Friday, December 26, 2025

A Higher Class: Rescheduling Marijuana to Schedule III Is a Welcomed Step Towards Legalization

Marijuana has a peculiar place in American society. In 2024, 22.3 percent of Americans had used marijuana at least once in the past year. Support for marijuana legalization is at 70 percent. Yet because of President Nixon's War on Drugs, marijuana was classified as a Schedule I drug under the Controlled Substances Act. This is mind-boggling considering that even back in the 1970s, a government report known as the Schafer Commission concluded that cannabis did not constitute a danger to the public. Even so, Nixon went ahead with Schedule I classification anyway.
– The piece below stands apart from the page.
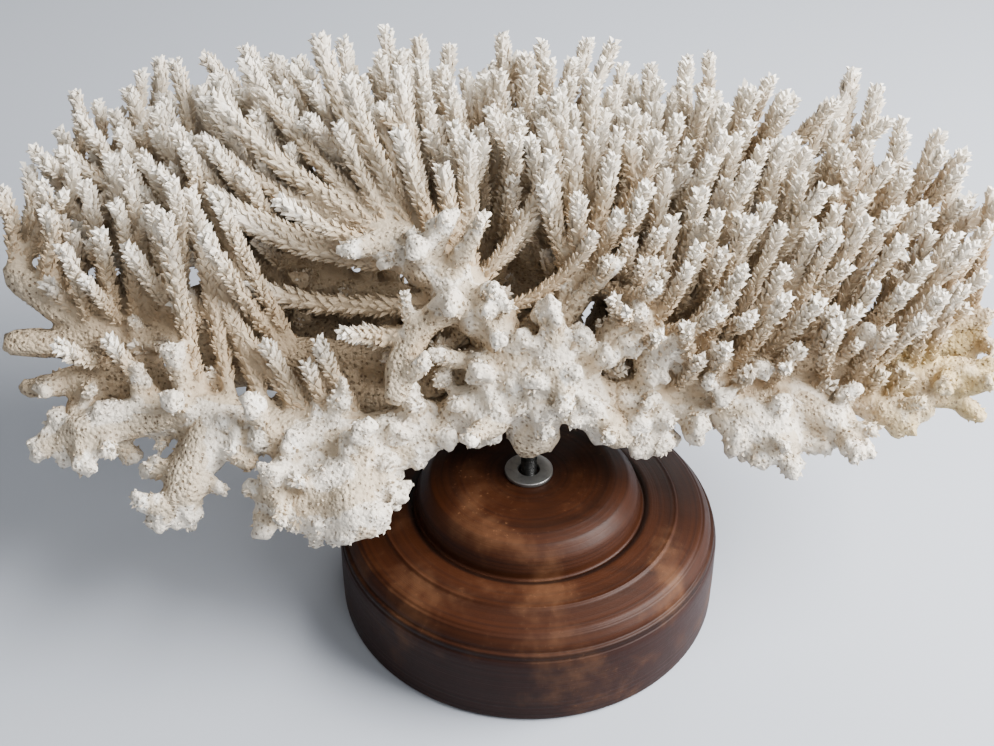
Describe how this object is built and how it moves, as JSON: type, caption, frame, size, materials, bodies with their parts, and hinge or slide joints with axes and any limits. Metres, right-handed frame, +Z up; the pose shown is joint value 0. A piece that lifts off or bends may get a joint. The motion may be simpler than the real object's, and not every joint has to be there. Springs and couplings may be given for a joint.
{
  "type": "branching coral on a turned stand",
  "caption": "Broad branching coral with upright scaly branchlets, held above a dark turned wooden stand by a short steel rod with a washer.",
  "frame": {"origin": "middle of the wooden base's underside", "axes": "+Z up through the rod, +X to the right along the coral's long side as seen from the front, +Y to the back"},
  "size_m": [0.4935, 0.2871, 0.2442],
  "materials": {
    "wood": "dark brown turned wood, waxed, satin gloss with worn patches",
    "rod_steel": "dark threaded steel",
    "washer_steel": "grey satin steel with a bright edge",
    "coral": "matt cream white coral rock, white at the tips and tan inside, with fine pores and scales"
  },
  "bodies": {
    "root": {"turned_base": "wood", "threaded_rod": "rod_steel", "washer": "washer_steel", "coral_foot": "coral", "front_left_limb": "coral", "left_limb": "coral", "back_left_limb": "coral", "back_limb": "coral", "back_right_limb": "coral", "right_limb": "coral", "front_right_limb": "coral", "fan_limb": "coral", "centre_limb": "coral"}
  },
  "joints": []
}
For context, Schedule I is reserved for drugs that have "no current medically accepted use" and high potential for abuse. This put marijuana on the same legal level as heroin and meth. Cocaine is a Schedule II drug, which means from the viewpoint of the Drug Enforcement Administration (DEA), marijuana is worse than cocaine.


Marijuana has retained that scheduling until last week. What happened last week? President Trump rescheduled marijuana to a Schedule III drug. Schedule III drugs are considered to have accepted medical uses while having a low potential for abuse and psychological dependence. I called for rescheduling marijuana a decade ago, but I suppose it is better late than never. Trump's decision has practical ramifications. One positive trend is that the rescheduling can reduce stigmatization of marijuana usage, particularly in terms of recognizing marijuana's legitimate uses. 

One of the biggest benefits will be for medical research. Under Schedule I, it was all but impossible to conduct medical research on marijuana due to the research restrictions. Research could only be done under the National Institute on Drug Abuse (NIDA). Approval times were slow and the marijuana allowed was not research-grade. This rescheduling removes the NIDA monopoly on marijuana research. Schedule III does not eliminate research barriers. At the same time, Schedule III drugs do not require separate researcher registration; they also have less stringent laboratory controls and more limited reporting requirements. This means that more careful and precise research with fewer barriers can be conducted. What rescheduling will do is strengthen the evidence base. 

I already pointed out how marijuana affects public health in 2023. I bring this up because rescheduling removes the legal fiction that marijuana has no medical use, which by itself will further marijuana legalization because the federal government is recognizing that marijuana is not the boogeyman that it has been made out to be. That would explain why the likes of Heritage Foundation aren't thrilled: because it can no longer be demonized. Schedule III opens the door to marijuana prescriptions. At the same time, it does not allow whole-plant marijuana to be sold. It still needs FDA approval and meet certain requirements on dosing, formulation, and labeling. 

Furthermore, rescheduling has tax implications. Under IRS Code Section 280E, businesses trafficking Schedule I or II drugs cannot deduct business expenses from their gross receipts. According to the Reason Foundation, this has resulted in cannabis businesses paying up to four times as much in taxes as a non-cannabis business. Enabling these deductions will provide greater stability to the cannabis industry. 

Reason Foundation also points out that banking opportunities will improve for cannabis businesses. The PATRIOT Act has strict anti-laundering provisions for Schedule I and II drugs. Since financial institutions were risk-averse, they ended up being more stringent than even under DOJ regulations in order to not get into trouble. Hopefully, this will ease tensions and open transparency enough that cannabis businesses can open up bank accounts. Prior to rescheduling, cannabis businesses had to be cash-based businesses because they did not have access to financial inclusion. Handling large volumes of cash attracted violent crime. As the Competitive Enterprise Institute points out, greater financial inclusion can remove this temptation. 

Although rescheduling is an improvement, it should go without saying that rescheduling does not make marijuana legal. Federal law still conflicts with state legalization laws. This means that possession, distribution, and sale of marijuana remains a crime under federal law. It does not resolve the conflict with state laws that allow for marijuana. Even with rescheduling, there are still barriers to medical research, marijuana prescriptions, and financial inclusion. Removing marijuana from the list of federally controlled substances would be the most prudent approach for federal drug law. At the same time, rescheduling is an example of what next-best policy looks like given political reality. I predicted in 2015 that it would be a long road to marijuana legalization, so I still think this is pretty dope.